### [Short problem]
Print the listing below exactly.

### [Material]
*-*-*

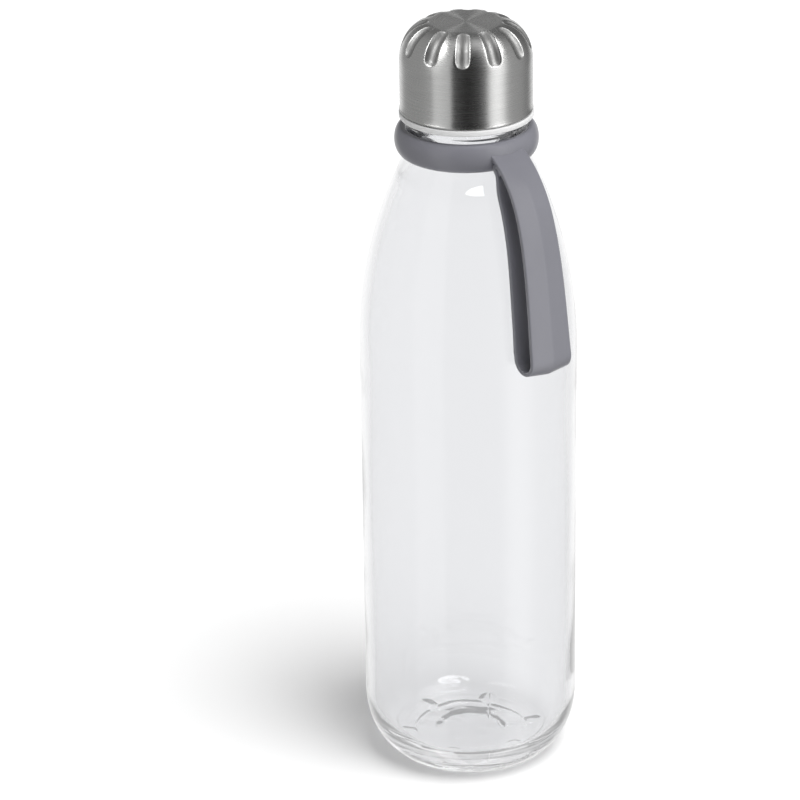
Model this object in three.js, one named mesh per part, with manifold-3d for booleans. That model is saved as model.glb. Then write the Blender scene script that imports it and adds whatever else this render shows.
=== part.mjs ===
// A glass water bottle, taken apart as it would be on a bench:
//   glass_bottle  blown glass body with a two-start screw finish and a support bead
//   cap_shell     drawn stainless steel cap with twelve pressed flutes
//   cap_insert    threaded polypropylene liner pressed into the shell, its rim showing below the steel
//   cap_gasket    flat silicone sealing ring between the liner and the bottle's lip
//   neck_ring     silicone ring stretched round the neck
//   strap_loop    silicone carry loop that flexes on the neck ring
// Millimetres, +Z up. The origin is the centre of the foot, on the bottle's axis.
import * as THREE from "three";
import { mergeVertices } from "three/addons/utils/BufferGeometryUtils.js";
import Module from "manifold-3d";

const wasm = await Module();
wasm.setup();

const degrees = THREE.MathUtils.degToRad;

// ---- Driving dimensions ----
const CLEARANCE = 0.3; // between neighbouring pieces
const ROUND_STEPS = 48; // facets round the bottle's axis

// Glass body
const BODY_RADIUS = 36;
const WALL = 2.6;
const FLOOR_THICKNESS = 5;
const FOOT_WIDTH = 3.2; // flat width of the ring that the bottle stands on
const PUSH_UP = 2; // how far the underside is domed up inside the foot
const HEEL_RADIAL = 13.5;
const HEEL_HEIGHT = 21;
const FOOT_NOTCHES = 6;
const NOTCH_RADIUS = 5;
const NOTCH_DEPTH = 1.1;
const NOTCH_TURN = degrees(-97);
const SIDE_TOP_Z = 148.6; // where the straight side meets the shoulder
const SHOULDER_RISE = 66.4;
const SHOULDER_LEDGE = 1.9; // the shoulder's top edge stands this far outside the neck
const NECK_RADIUS = 18.6;
const NECK_STEP = 1; // height of the small step from shoulder to neck

// Glass finish
const BEAD_PROUD = 1.4; // support bead, outside the neck
const BEAD_HEIGHT = 3.9;
const BEAD_ROUND = 0.8;
const FINISH_INSET = 1.2; // the threaded finish is this much slimmer than the neck
const FINISH_WALL = 2.6;
const FINISH_HEIGHT = 12.6;

// Screw thread, right handed, shared by the finish and the liner
const THREAD_STARTS = 2;
const THREAD_LEAD = 9;
const THREAD_ROUND = 1.1; // radius of the rounded ridge
const THREAD_DEPTH = 1.4; // how far a ridge stands out
const THREAD_MARGIN = 2.8; // plain glass above and below the thread
const THREAD_FADE = 0.2; // share of a ridge's length that fades, at each end
const LINER_THREAD_RISE = 5;

// Cap
const LINER_WALL = 1.55;
const SHELL_WALL = 0.5;
const CAP_HEADROOM = 15.3; // from the liner's plate to the top of the cap
const CROWN_EDGE = 10.35; // width of the rounded edge round the cap's flat top
const CROWN_DROP = 12.4; // height of that rounded edge
const HEM_HEIGHT = 0.9;
const HEM_PROUD = 0.2;
const FLUTES = 12;
const FLUTE_RADIUS = 3.2;
const FLUTE_DEPTH_INNER = 0.75;
const FLUTE_DEPTH_OUTER = 1.15;
const FLUTE_FROM = degrees(4); // along the rounded edge, from its top
const FLUTE_TO = degrees(74);
const FLUTE_TURN = degrees(-83.5);
const RIM_HEIGHT = 2;
const RIM_PROUD = 0.35; // the liner's rim stands this far outside the steel
const RIM_ROUND = 0.5;
const PLATE_THICKNESS = 1.6;
const BOSS_RADIUS = 8;
const BOSS_WALL = 1.5;
const RIBS = 6;
const RIB_THICKNESS = 1.2;
const RIB_HEIGHT = 6;
const GASKET_THICKNESS = 1.6;
const GASKET_WIDTH = 3.6;

// Silicone ring and carry loop
const RING_HEIGHT = 9.1;
const RING_WALL = 4.5;
const RING_BULGE = 2.5; // how far the ring's outside stands beyond its edges
const BEAD_SEAT = 1.3; // depth of the recess that takes the glass bead
const STRAP_TURN = degrees(-45);
const STRAP_THICKNESS = 1.5;
const STRAP_RIDGE = 0.9; // height of the middle ridge on the outside of the loop
const RIDGE_RUN = 12; // distance from the pivot over which the ridge rises
const ROOT_WIDTH = 12.4;
const LOOP_WIDTH = 16;
const LOOP_LENGTH = 60; // from the pivot down to the centre of the lower bend
const LOOP_BEND = 4.4; // radius of the lower bend, at mid thickness
const LOOP_LEAN = degrees(8); // the outer strand's slope from upright, at the bend
const KNEE_IN = 8.8; // where the outer strand turns down, from the top of the lower bend
const KNEE_DOWN = 13.9; // and from the pivot
const KNEE_SLOPE = degrees(-70);
const ROOT_SLOPE = degrees(-30);
const ROOT_REACH = 5; // how far the root and the knee hold their own direction
const PIVOT_OUT = 1.6; // pivot's distance outside the ring
const PIVOT_UP = 1.9; // pivot's height above the ring's lower edge
const PIVOT_RADIUS = 2.7;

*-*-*

### [The solution]
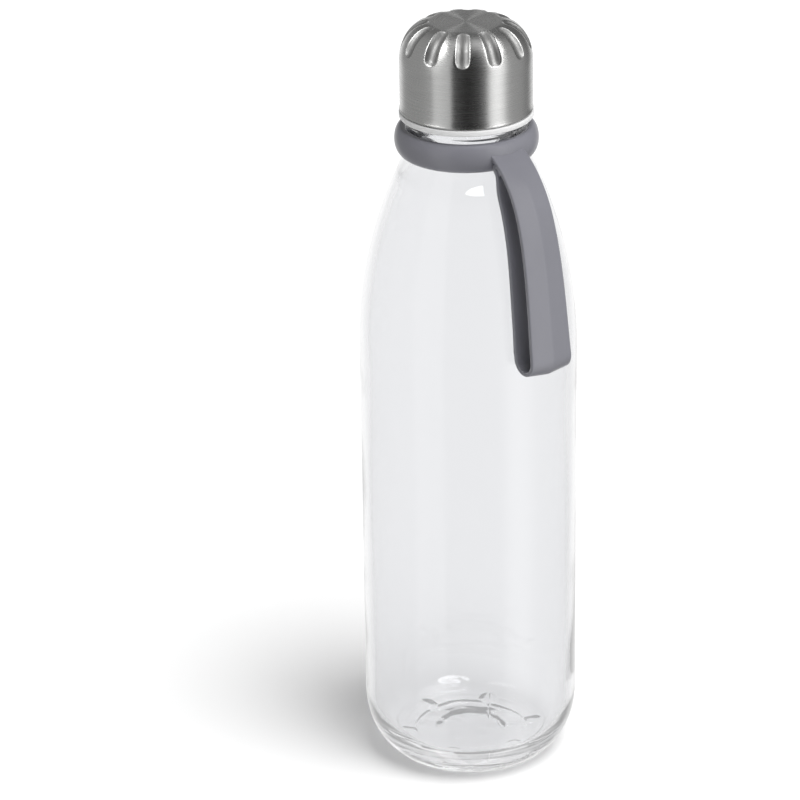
Model this object in three.js, one named mesh per part, with manifold-3d for booleans. That model is saved as model.glb. Then write the Blender scene script that imports it and adds whatever else this render shows.
=== part.mjs ===
// A glass water bottle, taken apart as it would be on a bench:
//   glass_bottle  blown glass body with a two-start screw finish and a support bead
//   cap_shell     drawn stainless steel cap with twelve pressed flutes
//   cap_insert    threaded polypropylene liner pressed into the shell, its rim showing below the steel
//   cap_gasket    flat silicone sealing ring between the liner and the bottle's lip
//   neck_ring     silicone ring stretched round the neck
//   strap_loop    silicone carry loop that flexes on the neck ring
// Millimetres, +Z up. The origin is the centre of the foot, on the bottle's axis.
import * as THREE from "three";
import { mergeVertices } from "three/addons/utils/BufferGeometryUtils.js";
import Module from "manifold-3d";

const wasm = await Module();
wasm.setup();

const degrees = THREE.MathUtils.degToRad;

// ---- Driving dimensions ----
const CLEARANCE = 0.3; // between neighbouring pieces
const ROUND_STEPS = 48; // facets round the bottle's axis

// Glass body
const BODY_RADIUS = 36;
const WALL = 2.6;
const FLOOR_THICKNESS = 5;
const FOOT_WIDTH = 3.2; // flat width of the ring that the bottle stands on
const PUSH_UP = 2; // how far the underside is domed up inside the foot
const HEEL_RADIAL = 13.5;
const HEEL_HEIGHT = 21;
const FOOT_NOTCHES = 6;
const NOTCH_RADIUS = 5;
const NOTCH_DEPTH = 1.1;
const NOTCH_TURN = degrees(-97);
const SIDE_TOP_Z = 148.6; // where the straight side meets the shoulder
const SHOULDER_RISE = 66.4;
const SHOULDER_LEDGE = 1.9; // the shoulder's top edge stands this far outside the neck
const NECK_RADIUS = 18.6;
const NECK_STEP = 1; // height of the small step from shoulder to neck

// Glass finish
const BEAD_PROUD = 1.4; // support bead, outside the neck
const BEAD_HEIGHT = 3.9;
const BEAD_ROUND = 0.8;
const FINISH_INSET = 1.2; // the threaded finish is this much slimmer than the neck
const FINISH_WALL = 2.6;
const FINISH_HEIGHT = 12.6;

// Screw thread, right handed, shared by the finish and the liner
const THREAD_STARTS = 2;
const THREAD_LEAD = 9;
const THREAD_ROUND = 1.1; // radius of the rounded ridge
const THREAD_DEPTH = 1.4; // how far a ridge stands out
const THREAD_MARGIN = 2.8; // plain glass above and below the thread
const THREAD_FADE = 0.2; // share of a ridge's length that fades, at each end
const LINER_THREAD_RISE = 5;

// Cap
const LINER_WALL = 1.55;
const SHELL_WALL = 0.5;
const CAP_HEADROOM = 15.3; // from the liner's plate to the top of the cap
const CROWN_EDGE = 10.35; // width of the rounded edge round the cap's flat top
const CROWN_DROP = 12.4; // height of that rounded edge
const HEM_HEIGHT = 0.9;
const HEM_PROUD = 0.2;
const FLUTES = 12;
const FLUTE_RADIUS = 3.2;
const FLUTE_DEPTH_INNER = 0.75;
const FLUTE_DEPTH_OUTER = 1.15;
const FLUTE_FROM = degrees(4); // along the rounded edge, from its top
const FLUTE_TO = degrees(74);
const FLUTE_TURN = degrees(-83.5);
const RIM_HEIGHT = 2;
const RIM_PROUD = 0.35; // the liner's rim stands this far outside the steel
const RIM_ROUND = 0.5;
const PLATE_THICKNESS = 1.6;
const BOSS_RADIUS = 8;
const BOSS_WALL = 1.5;
const RIBS = 6;
const RIB_THICKNESS = 1.2;
const RIB_HEIGHT = 6;
const GASKET_THICKNESS = 1.6;
const GASKET_WIDTH = 3.6;

// Silicone ring and carry loop
const RING_HEIGHT = 9.1;
const RING_WALL = 4.5;
const RING_BULGE = 2.5; // how far the ring's outside stands beyond its edges
const BEAD_SEAT = 1.3; // depth of the recess that takes the glass bead
const STRAP_TURN = degrees(-45);
const STRAP_THICKNESS = 1.5;
const STRAP_RIDGE = 0.9; // height of the middle ridge on the outside of the loop
const RIDGE_RUN = 12; // distance from the pivot over which the ridge rises
const ROOT_WIDTH = 12.4;
const LOOP_WIDTH = 16;
const LOOP_LENGTH = 60; // from the pivot down to the centre of the lower bend
const LOOP_BEND = 4.4; // radius of the lower bend, at mid thickness
const LOOP_LEAN = degrees(8); // the outer strand's slope from upright, at the bend
const KNEE_IN = 8.8; // where the outer strand turns down, from the top of the lower bend
const KNEE_DOWN = 13.9; // and from the pivot
const KNEE_SLOPE = degrees(-70);
const ROOT_SLOPE = degrees(-30);
const ROOT_REACH = 5; // how far the root and the knee hold their own direction
const PIVOT_OUT = 1.6; // pivot's distance outside the ring
const PIVOT_UP = 1.9; // pivot's height above the ring's lower edge
const PIVOT_RADIUS = 2.7;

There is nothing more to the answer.